Catholic social thought would, of course, recognize that social problems sometimes become too big to be handled by private initiative, and the great incentive to expanding governmental reach in poverty programs was the enormous dislocation of the Great Depression. That said, subsidiarity remains the acid test of responsible social efforts, including social programs: can this initiative be done, or at least shared, at a lower level? Unless that criterion is rigorously applied, the temptation to power and the urge to self-preservation can take over, raising the question posed above: why would a huge and well-heeled bureaucracy really want to be so “successful” as not even to eliminate but just to reduce itself? The mark of bureaucratic failure is a flat-line budget.

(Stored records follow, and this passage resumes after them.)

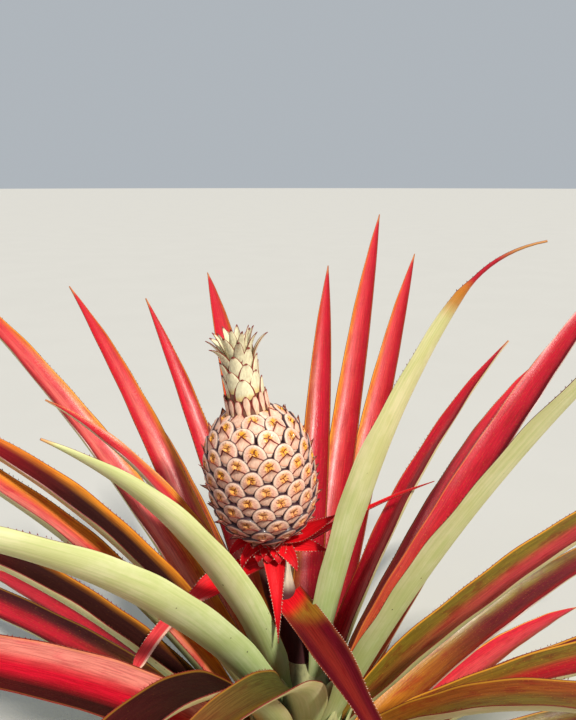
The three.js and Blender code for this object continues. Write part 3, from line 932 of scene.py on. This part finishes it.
def upper_tint(blade, settings, share, across):
    """Three tones side by side, red towards the tip and the base's tone at the foot, with a painted pink
    highlight along the middle.
    """
    first, middle, last = (TONES[tone] for tone in blade.tones.split())
    low, high = blade.split
    gloss_stripe = np.exp(-(((across + 0.08) / 0.26) ** 2)) * (1 - smooth(share, 0.45, 0.95))
    return layered(
        middle,
        (first, smooth(-across, low - TONE_BLUR, low + TONE_BLUR)),
        (last, smooth(across, high - TONE_BLUR, high + TONE_BLUR)),
        (settings.tip, blade.red * smooth(share, 0.50, 0.92)),
        (TONES[blade.base], 0.75 * (1 - smooth(share, 0.10, 0.40))),
        # Painted highlight: a pale pink stripe along the middle that stands for the leaf's gloss.
        (TONES["pink"], blade.gloss_stripe * gloss_stripe),
    )


def lower_tint(blade, settings, share, across):
    """Waxy green, greener and darker towards the foot, partly its own tone there and partly painted shade,
    with a flush at the margins and the tip.
    """
    return layered(
        settings.underside,
        # Painted shade, in part: the lower face turns a darker green towards the foot.
        (settings.sap_and_shade, 0.8 * (1 - smooth(share, 0.10, 0.55))),
        (settings.blush, blade.flush * smooth(np.abs(across), 0.45, 1.0)),
        (settings.blush, blade.flush * 0.8 * smooth(share, 0.55, 1.0)),
    )


def leaf_tint(blade, settings, share, across):
    """Colours of a leaf's points. A hooked leaf turns to straw before its tip withers past a red band."""
    upper = np.arange(len(share)) < len(share) // 2
    faces = [face(blade, settings, share, across) for face in (upper_tint, lower_tint)]
    tint = np.where(upper[:, None], *faces)
    if not blade.hook:
        return layered(tint, (settings.withered, smooth(share, 0.965, 0.995)))
    return layered(
        tint,
        (settings.straw, 0.75 * smooth(share, 0.40, 0.62)),
        (TONES["gold"], smooth(share, 0.79, 0.84)),
        (settings.tip, smooth(share, 0.855, 0.87)),
        (settings.withered, smooth(share, 0.92, 0.96)),
    )


class PLANT_OT_leaves(bpy.types.Operator):
    """Add the rosette's leaves"""

    bl_idname = "plant.leaves"
    bl_label = "Leaves"

    def execute(self, context):
        settings = context.scene.plant_leaves
        grid = (settings.rows, settings.columns)
        kind = Kind(leaf_width, LEAF_CURL, settings.thickness, *grid, settings.ripple)
        plain = upper_material("leaf_upper", settings, 0.25)
        golden = upper_material("leaf_upper_golden", settings, 0.85)
        dull = upper_material("leaf_upper_dull", settings, 0.25, 0.62, 0.1, 0.0, speckled=0.04, mottled=0.35)
        under = under_material("leaf_under")
        margin = plain_material("leaf_margin", settings.spine, 0.35)
        for seed, (name, blade) in enumerate(rosette().items()):
            start = foot_on(STEM_PROFILE, blade, LEAF_SUNK)
            leaf, share, across = add_blade("blade_" + name, blade, start, kind, seed)
            paint(leaf, leaf_tint(blade, settings, share, across))
            upper = golden if blade.golden else plain
            # Leaves with painted shade take the upper face without shine.
            dress(leaf, dull if DULL_TONES & set(blade.tones.split()) else upper, under, margin)
            add_spines(leaf, spine_corners(blade, start, kind, settings, LEAF_SPINES, seed), 2)
            seat(leaf, "leaf", name)
        return {"FINISHED"}


# Stem

class PLANT_OT_stem(bpy.types.Operator):
    """Add the stem and the leaf bases that clasp it"""

    bl_idname = "plant.stem"
    bl_label = "Stem"

    def execute(self, context):
        settings = context.scene.plant_stem
        core = add_turned("stem_core", STEM_PROFILE)
        height = numbers(core.data.vertices, "co")[:, 2]
        paint(core, layered(settings.bark, (settings.pale, 0.5 * smooth(height, 0.13, 0.21))))
        dress(core, tinted_material("stem_bark", 0.8, (120, 120, 40), 0.5, 0.0006))
        seat(core, "stem", "stem")
        sheath = tinted_material("leaf_base", 0.55, (260, 260, 30), 0.35, 0.0003)
        kinds = (bract_width, OLD_BASE_CURL), (petal_width, CLASPING_CURL)
        old, clasping = (Kind(width, curl, BASE_THICKNESS, *BASE_GRID) for width, curl in kinds)
        bases = [(old, *self.old_base(settings, k)) for k in range(settings.bases)]
        bases += [(clasping, self.clasping_base(leaf), 1.0) for leaf in INNER_LEAVES + MIDDLE_LEAVES]
        pieces = []
        for k, (kind, blade, pale) in enumerate(bases):
            base, share, _ = add_blade(f"base_{k}", blade, foot_on(STEM_PROFILE, blade, BASE_SUNK), kind, k)
            dried = smooth(share, 0.6, 1.0) * between((0.8, 0.1), pale)
            paint(base, layered(settings.straw, (settings.pale, pale), (TONES["bark"], dried)))
            dress(base, sheath, sheath, sheath)
            pieces.append(base)
        seat(join("leaf_bases", pieces), "stem")
        return {"FINISHED"}

    def old_base(self, settings, k):
        """The base of a leaf that is gone, and how pale it is."""
        blade = OLD_BASE_TIER.blade(k, settings.bases, settings.length, settings.width)
        return blade, smooth(k / (settings.bases - 1), 0.2, 0.6)

    def clasping_base(self, leaf):
        """The sheath with which a leaf clasps the stem below its foot."""
        width, foot = leaf.width * CLASPING_WIDTH, leaf.foot - CLASPING_DROP
        return Blade(leaf.azimuth, CLASPING_RISE, CLASPING_TIP, CLASPING_LENGTH, width, foot)


# Stalk

def stalk_start(blade, height):
    """Where a blade starts in the stalk at a height."""
    t = np.linspace(0, 1, 400)[:, None]
    a, b, c, d = STALK_POINTS
    line = a * (1 - t) ** 3 + 3 * b * t * (1 - t) ** 2 + 3 * c * t**2 * (1 - t) + d * t**3
    middle = np.array([np.interp(height, line[:, 2], line[:, i]) for i in range(3)])
    return middle + direction(blade.azimuth, 0) * (STALK_RADIUS - STALK_FOOT_SUNK)


class PLANT_OT_stalk(bpy.types.Operator):
    """Add the fruit's stalk"""

    bl_idname = "plant.stalk"
    bl_label = "Stalk"

    def execute(self, context):
        settings = context.scene.plant_stalk
        bpy.ops.curve.primitive_bezier_curve_add()
        curve = bpy.context.object.data
        first, last = curve.splines[0].bezier_points
        for point in (first, last):
            point.handle_left_type = point.handle_right_type = "FREE"
        a, b, c, d = (tuple(p) for p in STALK_POINTS)
        first.co, first.handle_right, first.handle_left = a, b, a
        last.co, last.handle_left, last.handle_right = d, c, d
        curve.resolution_u = 40
        curve.bevel_depth = STALK_RADIUS
        curve.bevel_resolution = 8
        curve.use_fill_caps = True
        bpy.ops.object.convert(target="MESH")
        stalk = bpy.context.object
        stalk.name = "stalk_tube"
        place = numbers(stalk.data.vertices, "co")
        # Painted sunlight: cream on the stalk's upper right side, over a dark purple that is partly painted
        # shade.
        sunlit = smooth(place[:, 2] + 0.5 * place[:, 0], *STALK_SUNLIT)
        paint(stalk, layered(settings.purple, (settings.cream, sunlit)))
        dress(stalk, tinted_material("stalk_skin", 0.5, (260, 260, 60), 0.2, 0.0003))
        bpy.ops.object.shade_smooth()
        seat(stalk, "stalk", "stalk")
        return {"FINISHED"}


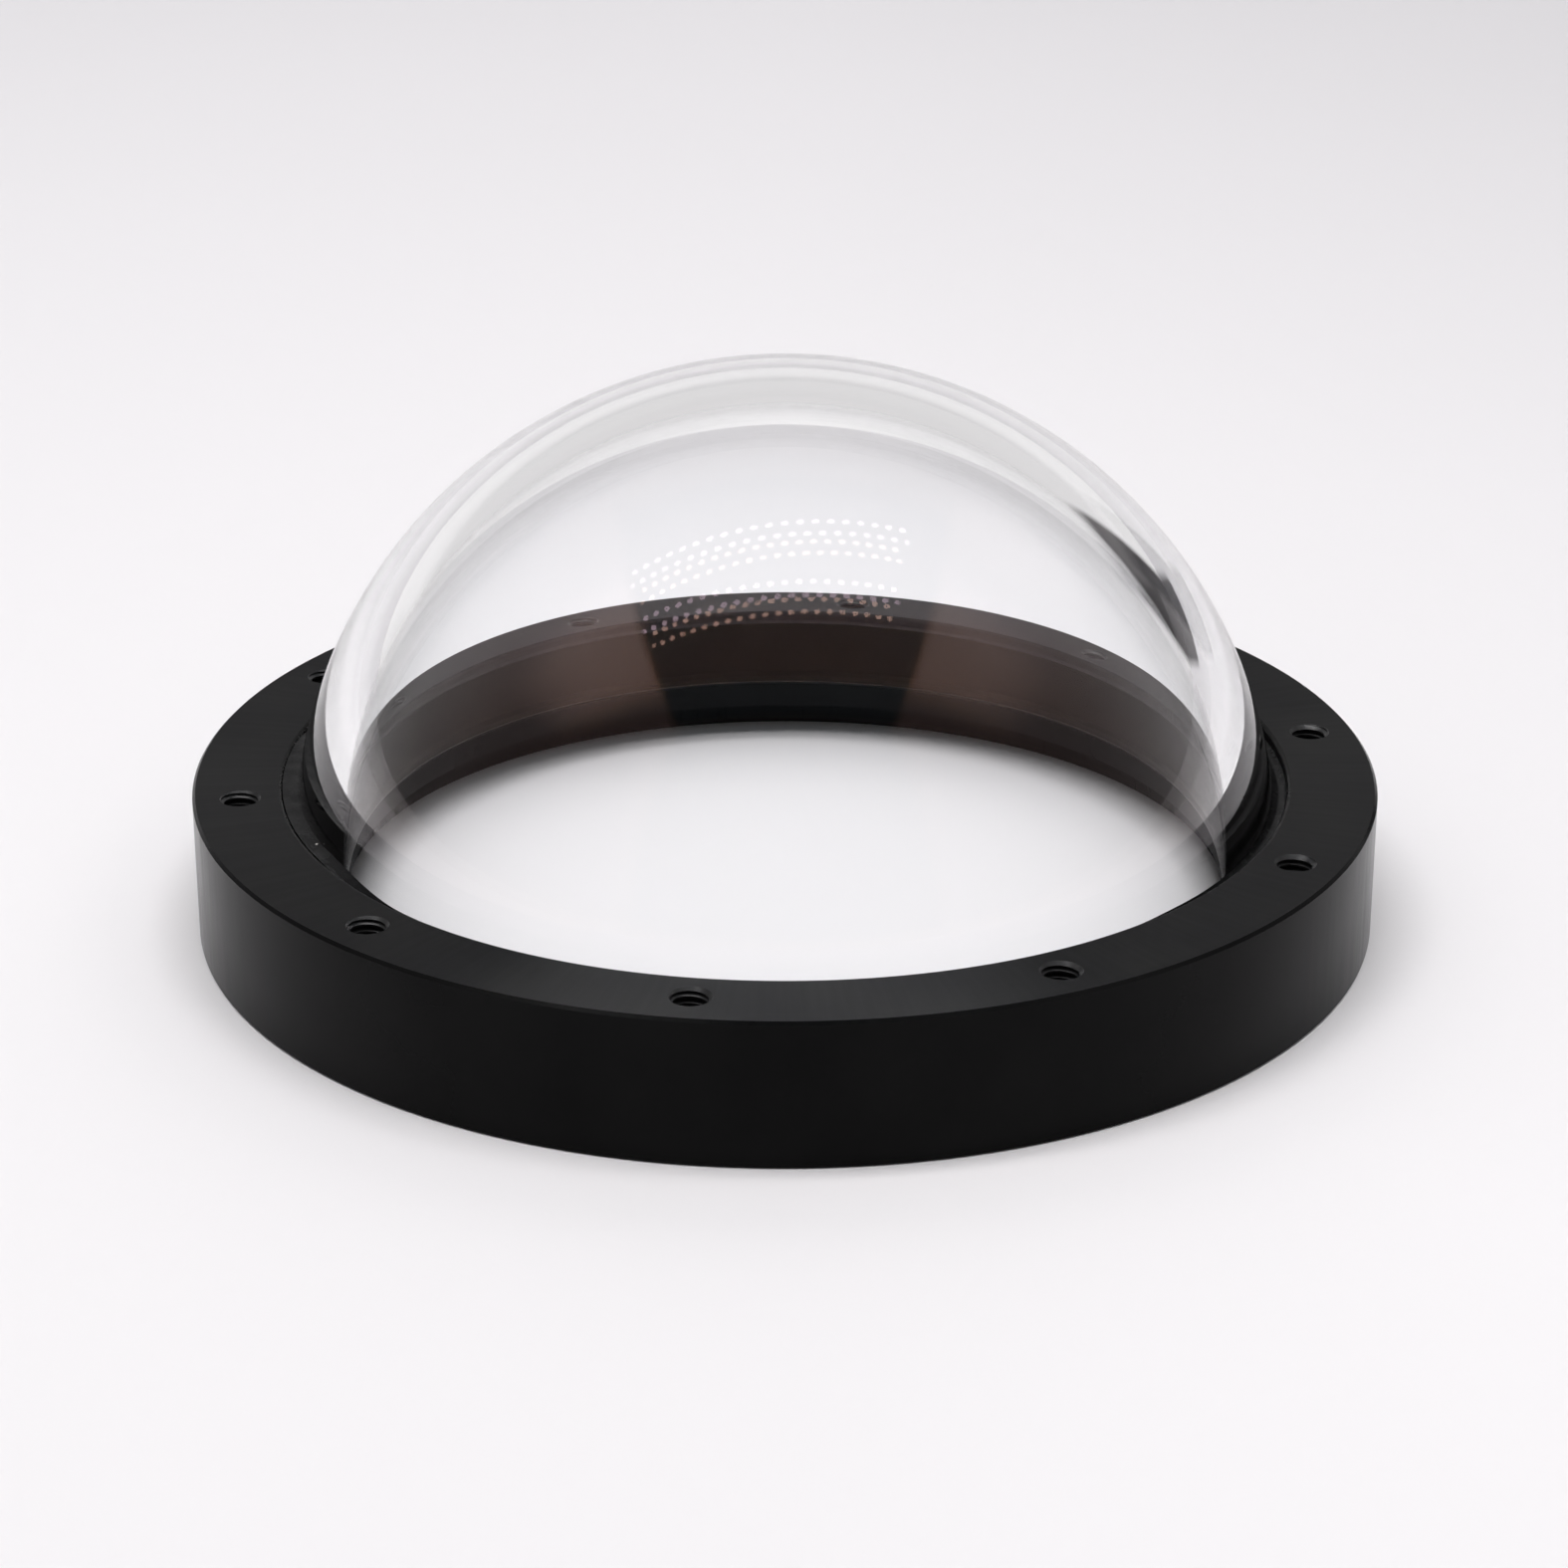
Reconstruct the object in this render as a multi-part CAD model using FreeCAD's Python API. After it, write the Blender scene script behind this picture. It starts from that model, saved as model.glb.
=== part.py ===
"""Dome lens: a hemispherical glass dome bonded into a flat metal ring with ten tapped holes.

Millimetres, +Z up along the dome's axis. The origin is the centre of the ring's bottom face,
and the uneven stretch of sealant lies towards -X.
"""
import FreeCAD, Part
import math
import os

# Glass dome: an even shell, ground flat just above the centre of its spheres
GLASS_OUTER_DIAMETER = 100.0
GLASS_WALL = 5.0
RIM_ABOVE_CENTRE = 0.6
RIM_OUTER_BEVEL = 0.6
RIM_INNER_BEVEL = 0.3

# Ring: heights, the lip that carries the glass, and the lands on both sides of the bolt circle
SEAT_HEIGHT = 6.2
CENTRE_DEPTH = 8.8
BOND_GAP = 0.75
APERTURE_RELIEF = 1.5
LIP_THICKNESS = 3.0
LIP_WIDTH = 3.0
LIP_CHAMFER = 0.3
BOLT_INSET = 4.25
BOLT_EDGE_MARGIN = 4.75
TOP_OUTER_CHAMFER = 0.3
BOTTOM_OUTER_CHAMFER = 0.2
POCKET_EDGE_RADIUS = 0.5

# Tapped holes, modelled at the tap drill's size with a chamfered mouth at both faces
HOLE_COUNT = 10
FIRST_HOLE_DEG = 9.13
THREAD_DIAMETER = 4.0
THREAD_PITCH = 0.7
MOUTH_ALLOWANCE = 0.05

# Sealant: a bedding layer under the rim, a recessed bead round it, and one overfilled stretch
BEDDING = 0.2
BEDDING_SETBACK = 0.3
BEAD_RECESS = 1.2
MENISCUS_DIP = 0.3
OVERFILL_RECESS = 0.1
OVERFILL_START_DEG = 160.0
OVERFILL_END_DEG = 222.0

# Sizes that follow from the fits between the pieces
glass_outer_radius = GLASS_OUTER_DIAMETER / 2
glass_inner_radius = glass_outer_radius - GLASS_WALL
pocket_radius = glass_outer_radius + BOND_GAP
aperture_radius = glass_inner_radius + APERTURE_RELIEF
recess_radius = aperture_radius + LIP_WIDTH
bolt_circle_radius = pocket_radius + BOLT_INSET
ring_radius = bolt_circle_radius + BOLT_EDGE_MARGIN
lip_bottom_z = SEAT_HEIGHT - LIP_THICKNESS
rim_z = SEAT_HEIGHT + BEDDING
centre_z = rim_z - RIM_ABOVE_CENTRE
ring_height = centre_z + CENTRE_DEPTH
tap_radius = (THREAD_DIAMETER - THREAD_PITCH) / 2
mouth_radius = THREAD_DIAMETER / 2 + MOUTH_ALLOWANCE

AXIS = FreeCAD.Vector(0, 0, 1)
ORIGIN = FreeCAD.Vector(0, 0, 0)
FULL_TURN = 360.0
HALF_SQRT2 = math.sqrt(0.5)


def at(radius, z):
    """A point of a section in the XZ plane."""
    return FreeCAD.Vector(radius, 0, z)


def line(start, end):
    return Part.LineSegment(start, end).toShape()


def arc(start, middle, end):
    return Part.Arc(start, middle, end).toShape()


def polyline(points):
    """Straight edges from each point to the next."""
    return [line(start, end) for start, end in zip(points, points[1:])]


def turned(edges, angle=FULL_TURN):
    """The solid that a closed section makes as it turns about the dome's axis."""
    section = Part.Face(Part.Wire(Part.sortEdges(edges)[0]))
    return section.revolve(ORIGIN, AXIS, angle)


def ring_blank():
    """The turned ring: a pocket for the glass, the lip it sits on and a wider recess below."""
    edge_centre = at(pocket_radius + POCKET_EDGE_RADIUS, ring_height - POCKET_EDGE_RADIUS)
    edge_start = at(pocket_radius, edge_centre.z)
    edge_end = at(edge_centre.x, ring_height)
    edge_middle = at(
        edge_centre.x - POCKET_EDGE_RADIUS * HALF_SQRT2,
        edge_centre.z + POCKET_EDGE_RADIUS * HALF_SQRT2,
    )
    outline = polyline([
        edge_end,
        at(ring_radius - TOP_OUTER_CHAMFER, ring_height),
        at(ring_radius, ring_height - TOP_OUTER_CHAMFER),
        at(ring_radius, BOTTOM_OUTER_CHAMFER),
        at(ring_radius - BOTTOM_OUTER_CHAMFER, 0),
        at(recess_radius, 0),
        at(recess_radius, lip_bottom_z),
        at(aperture_radius, lip_bottom_z),
        at(aperture_radius, SEAT_HEIGHT - LIP_CHAMFER),
        at(aperture_radius + LIP_CHAMFER, SEAT_HEIGHT),
        at(pocket_radius, SEAT_HEIGHT),
        edge_start,
    ])
    return turned(outline + [arc(edge_start, edge_middle, edge_end)])


def tapped_hole():
    """The space of one through hole on the dome's axis, with its two chamfered mouths."""
    mouth_depth = mouth_radius - tap_radius
    return turned(polyline([
        at(0, 0),
        at(mouth_radius, 0),
        at(tap_radius, mouth_depth),
        at(tap_radius, ring_height - mouth_depth),
        at(mouth_radius, ring_height),
        at(0, ring_height),
        at(0, 0),
    ]))


def mounting_ring():
    """The ring with its circle of tapped holes."""
    holes = []
    for index in range(HOLE_COUNT):
        angle = FIRST_HOLE_DEG + index * FULL_TURN / HOLE_COUNT
        hole = tapped_hole()
        hole.translate(at(bolt_circle_radius, 0))
        hole.rotate(ORIGIN, AXIS, angle)
        holes.append(hole)
    return ring_blank().cut(holes)


def glass_dome():
    """The hemispherical shell, open below, with its flat rim bevelled at both edges."""
    outer_start_angle = math.asin((RIM_ABOVE_CENTRE + RIM_OUTER_BEVEL) / glass_outer_radius)
    inner_start_angle = math.asin((RIM_ABOVE_CENTRE + RIM_INNER_BEVEL) / glass_inner_radius)

    def on_sphere(radius, angle):
        return at(radius * math.cos(angle), centre_z + radius * math.sin(angle))

    pole = math.pi / 2
    outer = arc(
        on_sphere(glass_outer_radius, outer_start_angle),
        on_sphere(glass_outer_radius, (outer_start_angle + pole) / 2),
        at(0, centre_z + glass_outer_radius),
    )
    inner = arc(
        at(0, centre_z + glass_inner_radius),
        on_sphere(glass_inner_radius, (inner_start_angle + pole) / 2),
        on_sphere(glass_inner_radius, inner_start_angle),
    )
    rim = polyline([
        on_sphere(glass_inner_radius, inner_start_angle),
        at(glass_inner_radius + RIM_INNER_BEVEL, rim_z),
        at(glass_outer_radius - RIM_OUTER_BEVEL, rim_z),
        on_sphere(glass_outer_radius, outer_start_angle),
    ])
    axis_edge = line(at(0, centre_z + glass_outer_radius), at(0, centre_z + glass_inner_radius))
    return turned([outer, axis_edge, inner] + rim)


def bead_fill(recess, angle=FULL_TURN):
    """Sealant from the pocket wall inwards to past the glass, with a dished top."""
    top = ring_height - recess
    centre_radius = glass_outer_radius - GLASS_WALL / 2
    glass_radius_at_top = math.sqrt(glass_outer_radius ** 2 - (top - centre_z) ** 2)
    glass_edge = at(glass_radius_at_top, top)
    wall_edge = at(pocket_radius, top)
    trough = at((glass_edge.x + wall_edge.x) / 2, top - MENISCUS_DIP)
    return turned(
        [arc(glass_edge, trough, wall_edge)]
        + polyline([
            wall_edge,
            at(pocket_radius, SEAT_HEIGHT),
            at(centre_radius, SEAT_HEIGHT),
            at(centre_radius, top),
            glass_edge,
        ]),
        angle,
    )


def sealant_bead(dome):
    """The cured sealant that holds the dome: bedding, bead and the overfilled stretch."""
    bedding_start = aperture_radius + BEDDING_SETBACK
    bedding = turned(polyline([
        at(bedding_start, SEAT_HEIGHT),
        at(pocket_radius, SEAT_HEIGHT),
        at(pocket_radius, rim_z),
        at(bedding_start, rim_z),
        at(bedding_start, SEAT_HEIGHT),
    ]))
    overfill = bead_fill(OVERFILL_RECESS, OVERFILL_END_DEG - OVERFILL_START_DEG)
    overfill.rotate(ORIGIN, AXIS, OVERFILL_START_DEG)
    fill = bead_fill(BEAD_RECESS).fuse([overfill, bedding])
    return fill.cut(dome).removeSplitter()


def main():
    os.makedirs("parts", exist_ok=True)
    dome = glass_dome()
    pieces = {
        "mounting_ring": mounting_ring(),
        "glass_dome": dome,
        "sealant_bead": sealant_bead(dome),
    }
    for name, shape in pieces.items():
        shape.exportStep(f"parts/{name}.step")
        print(name, len(shape.Solids), "solid", shape.isValid(), round(shape.Volume, 2), "mm3")


main()
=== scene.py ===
"""Looks of the dome lens: a glass dome bonded into a black anodised ring with ten tapped holes.

Lengths in the named sizes are millimetres, and meshes are made in metres in the row frame.
"""

import math

import bmesh
import bpy
from mathutils import Euler, Matrix, Vector, noise


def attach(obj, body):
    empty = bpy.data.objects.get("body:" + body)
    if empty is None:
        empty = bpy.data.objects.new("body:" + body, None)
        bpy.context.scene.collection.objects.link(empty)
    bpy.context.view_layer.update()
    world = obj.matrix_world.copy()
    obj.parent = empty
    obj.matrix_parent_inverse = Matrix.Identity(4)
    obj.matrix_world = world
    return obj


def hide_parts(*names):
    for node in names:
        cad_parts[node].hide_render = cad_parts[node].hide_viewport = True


MM = 0.001
TURN = 2 * math.pi

# Ring, as in the CAD
RING_R = 59.75
RING_H = 14.6
POCKET_R = 50.75
POCKET_EDGE_R = 0.5
POCKET_EDGE_STEPS = 8
APERTURE_R = 46.5
SEAT_Z = 6.2
LIP_CHAMFER = 0.3
LIP_BOTTOM_Z = 3.2
RECESS_R = 49.5
TOP_CHAMFER = 0.3
BOTTOM_CHAMFER = 0.2
BOLT_CIRCLE_R = 55.0
HOLE_COUNT = 10
FIRST_HOLE_DEG = 9.13
MOUTH_R = 2.05
MOUTH_TIP_R = 0.2
TAP_R = 1.65
RING_SEGMENTS = 480
RING_SHARP_DEG = 18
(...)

Which leads us to the second phenomenon Husock discusses: the transition of working with the poor from prevention to remediation. Norm-based social intervention, like Mrs. Sternberger’s, was prevention-focused: keep kids out of trouble, not just big trouble but even the little things that lead to bigger ones. It’s a version of the “broken window” strategy—neighborhood decay starts one broken and unfixed window at a time. Mass social work has, instead, shifted to remediation: trying to fix broken windows instead of avoiding breakage in the first place. As Husock puts it, it’s “reformative,” not “formative.”

But can government perform a “formative” role? Should government get into the moral formation business? Here, Husock laments the decline of civil society, the private philanthropies that brought their values along with their assistance. Government, he insists, cannot be in the moral formation business, because it inevitably gets embroiled in questions of whose morals in a pluralistic society. I share Husock’s concerns, not because I don’t believe we couldn’t find some least common denominator set of moral values that all or most of us should be able to agree on, but because least common denominators tend to become all-inclusive packages: the floor becomes the ceiling, squeezing out any richer and fuller moral vision. Consider the quest of some government agencies to push Catholic adoption agencies out of that work because they hold—contrary to some governments—that a child has a right to a father and a mother.

I have no doubt that the mainstream of Catholic social work and “social justice” approaches in the United States—long tethered to government contracts—will not necessarily be enthusiastic about Husock’s policy ideas, and I admit my own skepticism about too thoroughgoing a privatization mentality when it comes to today’s social problems. But Husock asks the provocative question whether the scale of our contemporary social problems is not in fact due at least in part to the expansion and effects of the government’s role in them. I’d ask if it’s part of our failure to apply subsidiarity as rigorously as we should. A challenging book, it deserves serious attention.